The request: Restate the complete material exactly.

◆ ◆ ◆ ◆ ◆ ◆ ◆

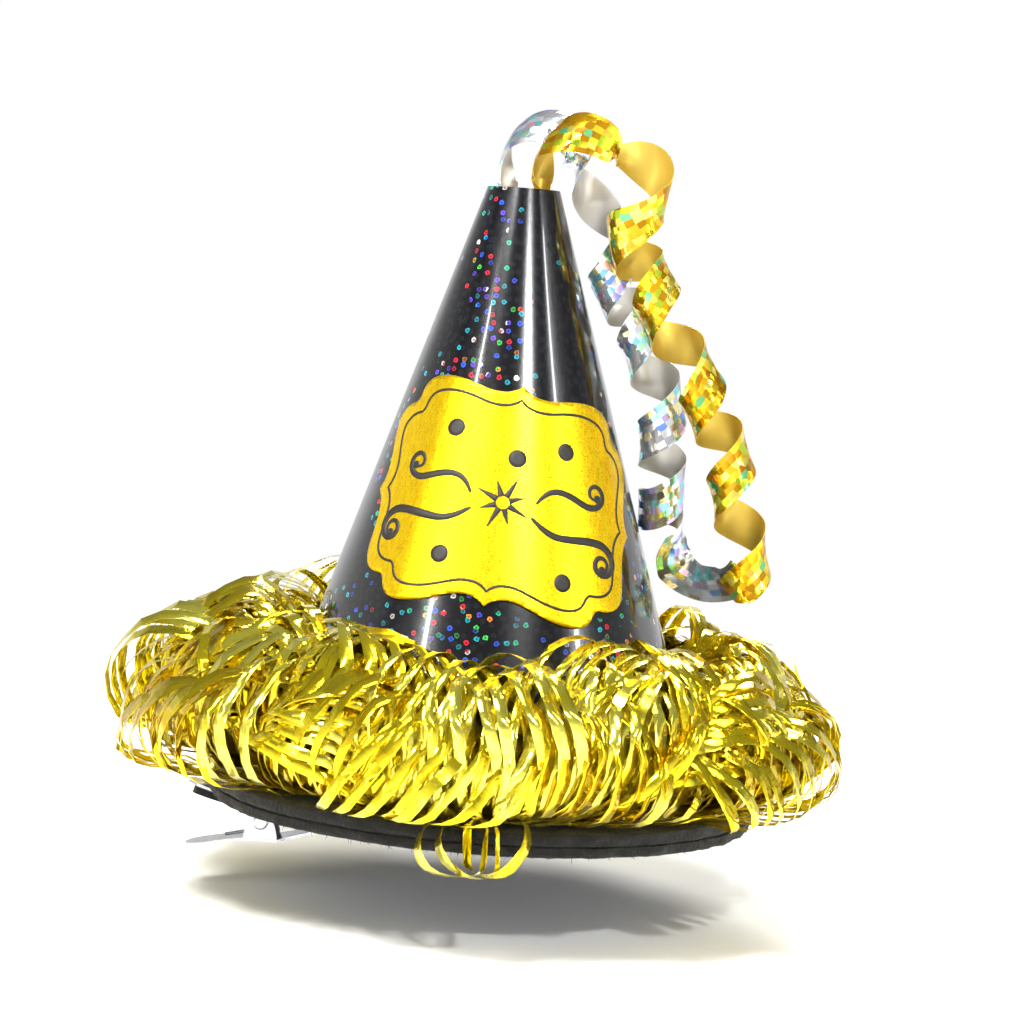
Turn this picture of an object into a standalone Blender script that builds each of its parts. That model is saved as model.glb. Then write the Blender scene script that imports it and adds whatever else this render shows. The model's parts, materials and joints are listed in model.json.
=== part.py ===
"""A clip-on mini party hat: a rolled foil-card cone with a gold plaque label, a ring of gold
foil fringe, two curled ribbon streamers, a felt-covered disc and a sprung hair clip.

Metres, +Z up the cone's axis, +X to the right of the label, -Y towards whoever reads it.
The origin is the centre of the disc's felt underside, where the hat rests on the head.
"""

import math

import bmesh
import bpy
from mathutils import Vector
from mathutils.geometry import interpolate_bezier

# ---------------------------------------------------------------- driving dimensions

FIT_GAP = 0.0003  # between pieces that touch
FACET_SLACK = 0.0001  # more room where flat facets stand for a curve or a tilted sheet
CUT_SNAP = 0.00005  # a cut passes through the points that are this near to it

# The card cone, rolled from one sheet and lapped at the back.
CONE_HEIGHT = 0.142
CONE_BASE_RADIUS = 0.0535
CONE_TIP_RADIUS = 0.0086
CARD_WALL = 0.0005
LAP_DEGREES = 15.0
LAP_RAMP_DEGREES = 10.0
CONE_STEPS = 72

# The disc: felt, greyboard, felt.
FELT_BRIM = 0.012  # how far the disc stands out from the cone
UNDERFELT_THICKNESS = 0.0016
BOARD_THICKNESS = 0.0012
TOP_FELT_THICKNESS = 0.0020
BOARD_INSET = 0.0010
RIM_LIFT = 0.0022  # the clip's lever pushes the left rim up this far
DISC_STEPS = 72
LIFT_STRIPS = 6

# The foil plaque, given flat and wrapped round the cone.
LABEL_HALF_WIDTH = 0.0349
LABEL_HALF_HEIGHT = 0.0270
LABEL_SLANT = 0.1029  # from the cone's apex down to the label's centre
LABEL_AZIMUTH = 1.3  # degrees to the right of straight ahead
LABEL_TURN = -6.4  # degrees, clockwise
LABEL_THICKNESS = 0.0003
LABEL_STRIPS = 14
LABEL_ROWS = 6

# The fringe: a heading tape round the cone and bunches of foil loops.
HEADING_HEIGHT = 0.0065
HEADING_THICKNESS = 0.0008
TUFT_COUNT = 12
TUFT_SPLIT_DEGREES = 1.0
DROOP_GAP = 0.0015  # between the disc's rim and a bunch that hangs past it
# Each bunch, anticlockwise from the right: reach past the disc, top and lowest point, in metres.
TUFTS = (
    (0.0195, 0.0465, 0.0040),
    (0.0185, 0.0500, 0.0060),
    (0.0175, 0.0510, 0.0060),
    (0.0175, 0.0500, 0.0060),
    (0.0190, 0.0500, 0.0060),
    (0.0225, 0.0480, 0.0125),
    (0.0245, 0.0460, 0.0125),
    (0.0215, 0.0470, 0.0060),
    (0.0175, 0.0490, -0.0030),
    (0.0165, 0.0500, -0.0060),
    (0.0175, 0.0500, -0.0040),
    (0.0195, 0.0480, -0.0010),
)

# Hot-melt glue.
BEAD_WIDTH = 0.0026
BEAD_HEIGHT = 0.0030
PLUG_DEPTH = 0.0050  # from the cone's open tip down to the plug
PLUG_LENGTH = 0.0100
PAD_THICKNESS = 0.0015

# The hair clip.
SHEET = 0.0006
CLIP_Y = -0.0060
LEVER_OVERHANG = 0.0040  # the levers' ends stand this far out past the disc
LEVER_LENGTH = 0.0182
JAW_LENGTH = 0.0295
PIVOT_DROP = 0.0040  # from the upper arm's underside to the pin
ARM_HALF_WIDTH = 0.0042
JAW_TIP_HALF_WIDTH = 0.0026
UPPER_LEVER_DEGREES = 15.7
LOWER_LEVER_DEGREES = 11.6
EAR_RADIUS = 0.0030
EAR_HALF_LENGTH = 0.0040
EAR_SHOULDER = 0.0012  # the ear's full width goes this far from the arm
LOWER_NECK = 0.0020  # over which the lower arm narrows on each side of its ears
JAW_LIP = 0.0012  # how far the lower jaw's tip is bent up
JAW_LIP_LENGTH = 0.0020
PIN_RADIUS = 0.0010
PIN_CLEARANCE = 0.00025
PIN_HEAD_RADIUS = 0.0018
PIN_HEAD_THICKNESS = 0.0005
WIRE_RADIUS = 0.0004
SPRING_RADIUS = 0.0020
SPRING_TURNS = 4
SPRING_LEG = 0.0085
SPRING_STEPS = 14  # points on each turn
TAB_THICKNESS = 0.0016
TAB_LENGTH = 0.0070
TAB_SIDE_GAP = 0.0006  # from the scrap's side to the lever's

# The streamers: each curled ribbon is one tube of the curl's outer size.
CURL_RADIUS = 0.0049
ROUTE_STEP = 0.0050
SILVER_ROUTE = (
    (-0.0033, 0.0030, 0.1484),
    (-0.0029, 0.0031, 0.1510),
    (0.0014, 0.0045, 0.1575),
    (0.0088, 0.0055, 0.1605),
    (0.0150, 0.0060, 0.1570),
    (0.0172, 0.0062, 0.1495),
    (0.0180, 0.0062, 0.1415),
    (0.0205, 0.0060, 0.1330),
    (0.0250, 0.0055, 0.1240),
    (0.0300, 0.0050, 0.1160),
    (0.0340, 0.0050, 0.1070),
    (0.0365, 0.0050, 0.0980),
    (0.0378, 0.0055, 0.0885),
    (0.0384, 0.0070, 0.0795),
    (0.0388, 0.0105, 0.0715),
    (0.0402, 0.0150, 0.0645),
    (0.0450, 0.0175, 0.0590),
    (0.0515, 0.0160, 0.0570),
    (0.0580, 0.0120, 0.0590),
    (0.0620, 0.0080, 0.0640),
)
GOLD_ROUTE = (
    (0.0042, -0.0042, 0.1484),
    (0.0047, -0.0043, 0.1510),
    (0.0092, -0.0050, 0.1568),
    (0.0155, -0.0050, 0.1612),
    (0.0222, -0.0050, 0.1622),
    (0.0272, -0.0050, 0.1570),
    (0.0275, -0.0050, 0.1495),
    (0.0263, -0.0045, 0.1415),
    (0.0283, -0.0040, 0.1330),
    (0.0335, -0.0040, 0.1240),
    (0.0395, -0.0040, 0.1130),
    (0.0455, -0.0040, 0.1030),
    (0.0502, -0.0040, 0.0940),
    (0.0544, -0.0035, 0.0830),
    (0.0572, -0.0030, 0.0720),
    (0.0592, -0.0025, 0.0620),
    (0.0604, -0.0020, 0.0545),
)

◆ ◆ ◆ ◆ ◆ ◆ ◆

Response to this exercise:
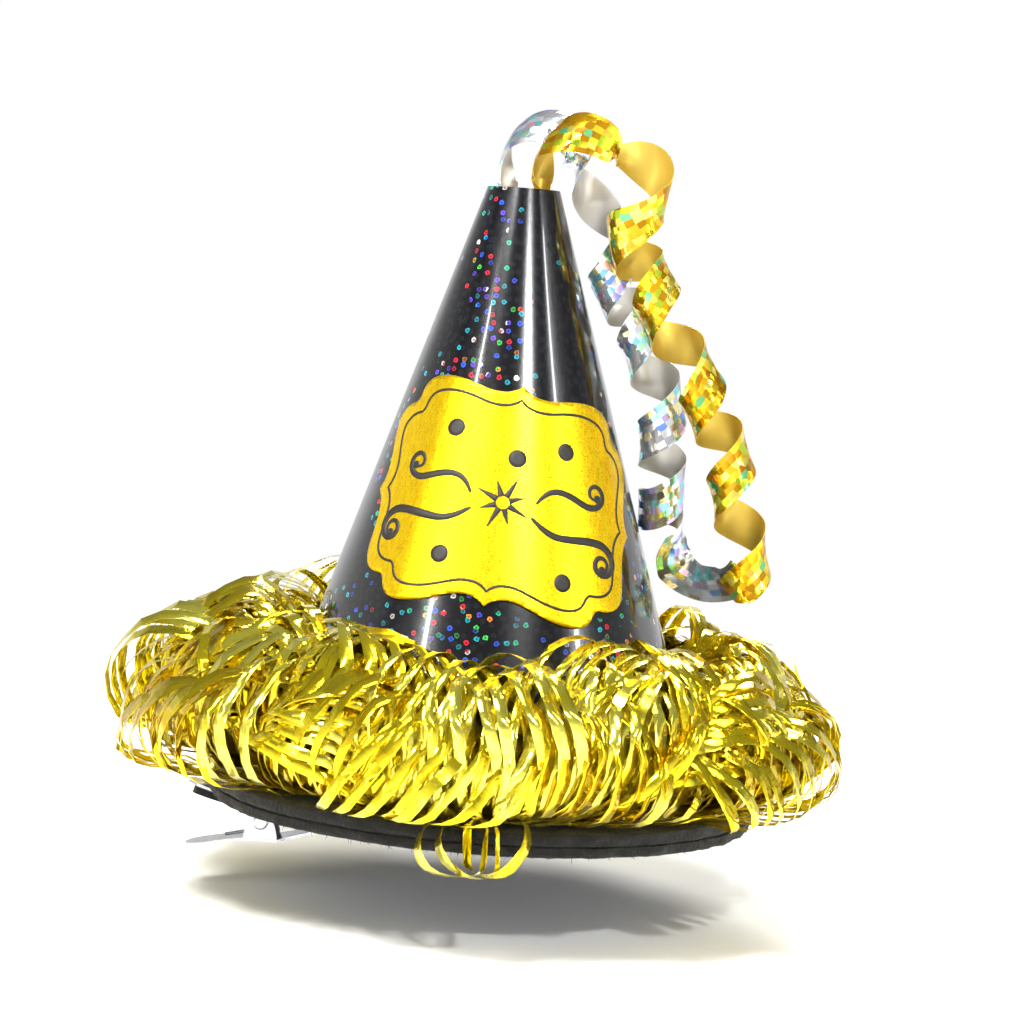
Turn this picture of an object into a standalone Blender script that builds each of its parts. That model is saved as model.glb. Then write the Blender scene script that imports it and adds whatever else this render shows. The model's parts, materials and joints are listed in model.json.
=== part.py ===
"""A clip-on mini party hat: a rolled foil-card cone with a gold plaque label, a ring of gold
foil fringe, two curled ribbon streamers, a felt-covered disc and a sprung hair clip.

Metres, +Z up the cone's axis, +X to the right of the label, -Y towards whoever reads it.
The origin is the centre of the disc's felt underside, where the hat rests on the head.
"""

import math

import bmesh
import bpy
from mathutils import Vector
from mathutils.geometry import interpolate_bezier

# ---------------------------------------------------------------- driving dimensions

FIT_GAP = 0.0003  # between pieces that touch
FACET_SLACK = 0.0001  # more room where flat facets stand for a curve or a tilted sheet
CUT_SNAP = 0.00005  # a cut passes through the points that are this near to it

# The card cone, rolled from one sheet and lapped at the back.
CONE_HEIGHT = 0.142
CONE_BASE_RADIUS = 0.0535
CONE_TIP_RADIUS = 0.0086
CARD_WALL = 0.0005
LAP_DEGREES = 15.0
LAP_RAMP_DEGREES = 10.0
CONE_STEPS = 72

# The disc: felt, greyboard, felt.
FELT_BRIM = 0.012  # how far the disc stands out from the cone
UNDERFELT_THICKNESS = 0.0016
BOARD_THICKNESS = 0.0012
TOP_FELT_THICKNESS = 0.0020
BOARD_INSET = 0.0010
RIM_LIFT = 0.0022  # the clip's lever pushes the left rim up this far
DISC_STEPS = 72
LIFT_STRIPS = 6

# The foil plaque, given flat and wrapped round the cone.
LABEL_HALF_WIDTH = 0.0349
LABEL_HALF_HEIGHT = 0.0270
LABEL_SLANT = 0.1029  # from the cone's apex down to the label's centre
LABEL_AZIMUTH = 1.3  # degrees to the right of straight ahead
LABEL_TURN = -6.4  # degrees, clockwise
LABEL_THICKNESS = 0.0003
LABEL_STRIPS = 14
LABEL_ROWS = 6

# The fringe: a heading tape round the cone and bunches of foil loops.
HEADING_HEIGHT = 0.0065
HEADING_THICKNESS = 0.0008
TUFT_COUNT = 12
TUFT_SPLIT_DEGREES = 1.0
DROOP_GAP = 0.0015  # between the disc's rim and a bunch that hangs past it
# Each bunch, anticlockwise from the right: reach past the disc, top and lowest point, in metres.
TUFTS = (
    (0.0195, 0.0465, 0.0040),
    (0.0185, 0.0500, 0.0060),
    (0.0175, 0.0510, 0.0060),
    (0.0175, 0.0500, 0.0060),
    (0.0190, 0.0500, 0.0060),
    (0.0225, 0.0480, 0.0125),
    (0.0245, 0.0460, 0.0125),
    (0.0215, 0.0470, 0.0060),
    (0.0175, 0.0490, -0.0030),
    (0.0165, 0.0500, -0.0060),
    (0.0175, 0.0500, -0.0040),
    (0.0195, 0.0480, -0.0010),
)

# Hot-melt glue.
BEAD_WIDTH = 0.0026
BEAD_HEIGHT = 0.0030
PLUG_DEPTH = 0.0050  # from the cone's open tip down to the plug
PLUG_LENGTH = 0.0100
PAD_THICKNESS = 0.0015

# The hair clip.
SHEET = 0.0006
CLIP_Y = -0.0060
LEVER_OVERHANG = 0.0040  # the levers' ends stand this far out past the disc
LEVER_LENGTH = 0.0182
JAW_LENGTH = 0.0295
PIVOT_DROP = 0.0040  # from the upper arm's underside to the pin
ARM_HALF_WIDTH = 0.0042
JAW_TIP_HALF_WIDTH = 0.0026
UPPER_LEVER_DEGREES = 15.7
LOWER_LEVER_DEGREES = 11.6
EAR_RADIUS = 0.0030
EAR_HALF_LENGTH = 0.0040
EAR_SHOULDER = 0.0012  # the ear's full width goes this far from the arm
LOWER_NECK = 0.0020  # over which the lower arm narrows on each side of its ears
JAW_LIP = 0.0012  # how far the lower jaw's tip is bent up
JAW_LIP_LENGTH = 0.0020
PIN_RADIUS = 0.0010
PIN_CLEARANCE = 0.00025
PIN_HEAD_RADIUS = 0.0018
PIN_HEAD_THICKNESS = 0.0005
WIRE_RADIUS = 0.0004
SPRING_RADIUS = 0.0020
SPRING_TURNS = 4
SPRING_LEG = 0.0085
SPRING_STEPS = 14  # points on each turn
TAB_THICKNESS = 0.0016
TAB_LENGTH = 0.0070
TAB_SIDE_GAP = 0.0006  # from the scrap's side to the lever's

# The streamers: each curled ribbon is one tube of the curl's outer size.
CURL_RADIUS = 0.0049
ROUTE_STEP = 0.0050
SILVER_ROUTE = (
    (-0.0033, 0.0030, 0.1484),
    (-0.0029, 0.0031, 0.1510),
    (0.0014, 0.0045, 0.1575),
    (0.0088, 0.0055, 0.1605),
    (0.0150, 0.0060, 0.1570),
    (0.0172, 0.0062, 0.1495),
    (0.0180, 0.0062, 0.1415),
    (0.0205, 0.0060, 0.1330),
    (0.0250, 0.0055, 0.1240),
    (0.0300, 0.0050, 0.1160),
    (0.0340, 0.0050, 0.1070),
    (0.0365, 0.0050, 0.0980),
    (0.0378, 0.0055, 0.0885),
    (0.0384, 0.0070, 0.0795),
    (0.0388, 0.0105, 0.0715),
    (0.0402, 0.0150, 0.0645),
    (0.0450, 0.0175, 0.0590),
    (0.0515, 0.0160, 0.0570),
    (0.0580, 0.0120, 0.0590),
    (0.0620, 0.0080, 0.0640),
)
GOLD_ROUTE = (
    (0.0042, -0.0042, 0.1484),
    (0.0047, -0.0043, 0.1510),
    (0.0092, -0.0050, 0.1568),
    (0.0155, -0.0050, 0.1612),
    (0.0222, -0.0050, 0.1622),
    (0.0272, -0.0050, 0.1570),
    (0.0275, -0.0050, 0.1495),
    (0.0263, -0.0045, 0.1415),
    (0.0283, -0.0040, 0.1330),
    (0.0335, -0.0040, 0.1240),
    (0.0395, -0.0040, 0.1130),
    (0.0455, -0.0040, 0.1030),
    (0.0502, -0.0040, 0.0940),
    (0.0544, -0.0035, 0.0830),
    (0.0572, -0.0030, 0.0720),
    (0.0592, -0.0025, 0.0620),
    (0.0604, -0.0020, 0.0545),
)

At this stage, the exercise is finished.